Your answer should be a single number: the count of lines that hold the word "this".

MATERIAL SUPPLIED:
--- begin ---

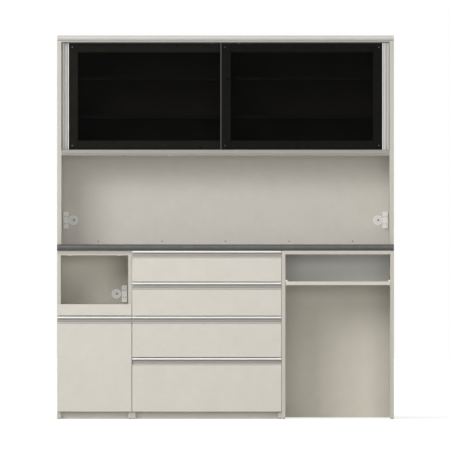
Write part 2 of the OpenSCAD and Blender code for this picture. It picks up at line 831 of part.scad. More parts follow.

--- end ---
--- begin ---

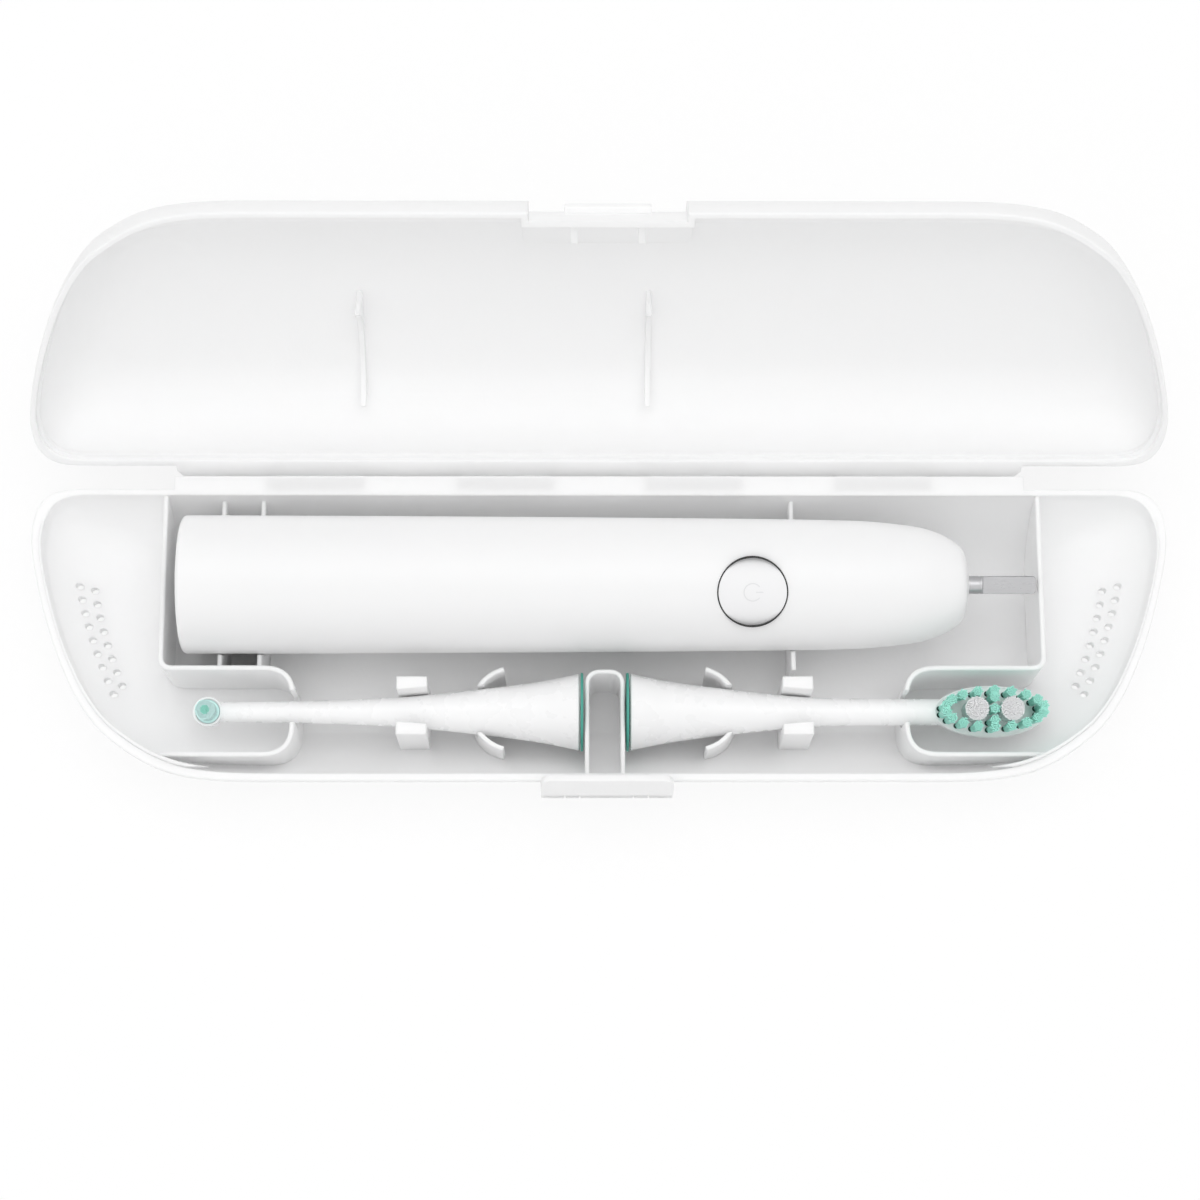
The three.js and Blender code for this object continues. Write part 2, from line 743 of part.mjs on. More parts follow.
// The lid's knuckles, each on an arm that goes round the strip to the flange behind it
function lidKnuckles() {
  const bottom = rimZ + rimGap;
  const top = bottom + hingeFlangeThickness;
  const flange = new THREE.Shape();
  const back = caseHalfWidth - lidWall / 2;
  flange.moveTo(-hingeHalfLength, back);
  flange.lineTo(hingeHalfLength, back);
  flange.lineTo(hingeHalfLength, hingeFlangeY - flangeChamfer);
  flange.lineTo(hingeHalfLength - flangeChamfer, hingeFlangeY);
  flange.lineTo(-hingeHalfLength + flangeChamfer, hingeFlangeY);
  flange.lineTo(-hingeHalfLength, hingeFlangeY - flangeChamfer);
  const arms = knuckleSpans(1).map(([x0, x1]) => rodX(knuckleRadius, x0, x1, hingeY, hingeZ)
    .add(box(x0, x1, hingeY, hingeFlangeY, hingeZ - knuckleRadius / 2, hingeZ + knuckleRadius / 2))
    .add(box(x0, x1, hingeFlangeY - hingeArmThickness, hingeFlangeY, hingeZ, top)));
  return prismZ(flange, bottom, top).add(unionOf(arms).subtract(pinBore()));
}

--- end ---
--- begin ---

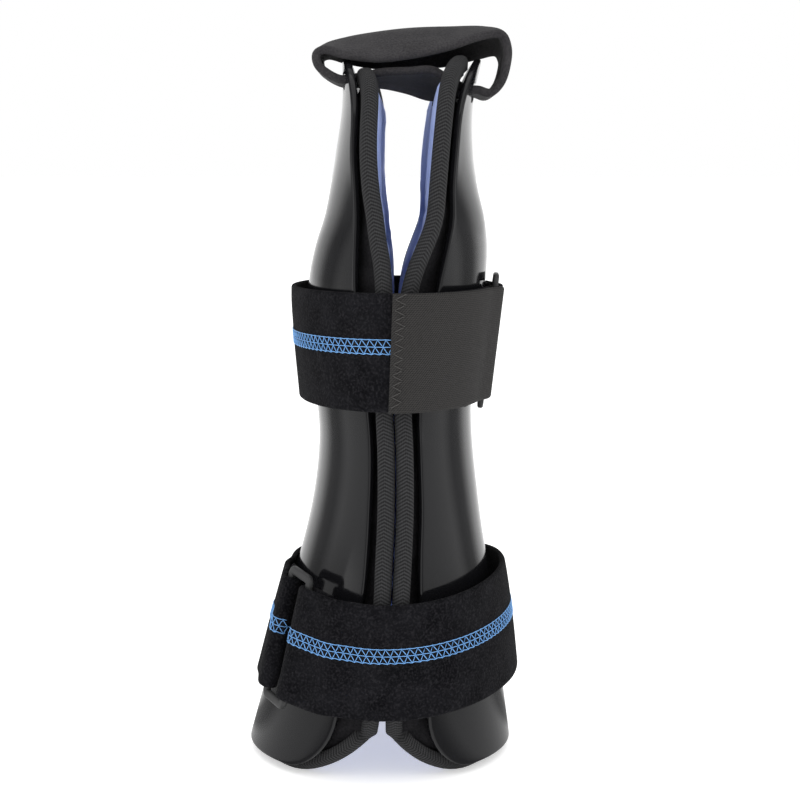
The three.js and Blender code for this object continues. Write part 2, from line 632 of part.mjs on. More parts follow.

--- end ---

THE COMPLETED TASK:
3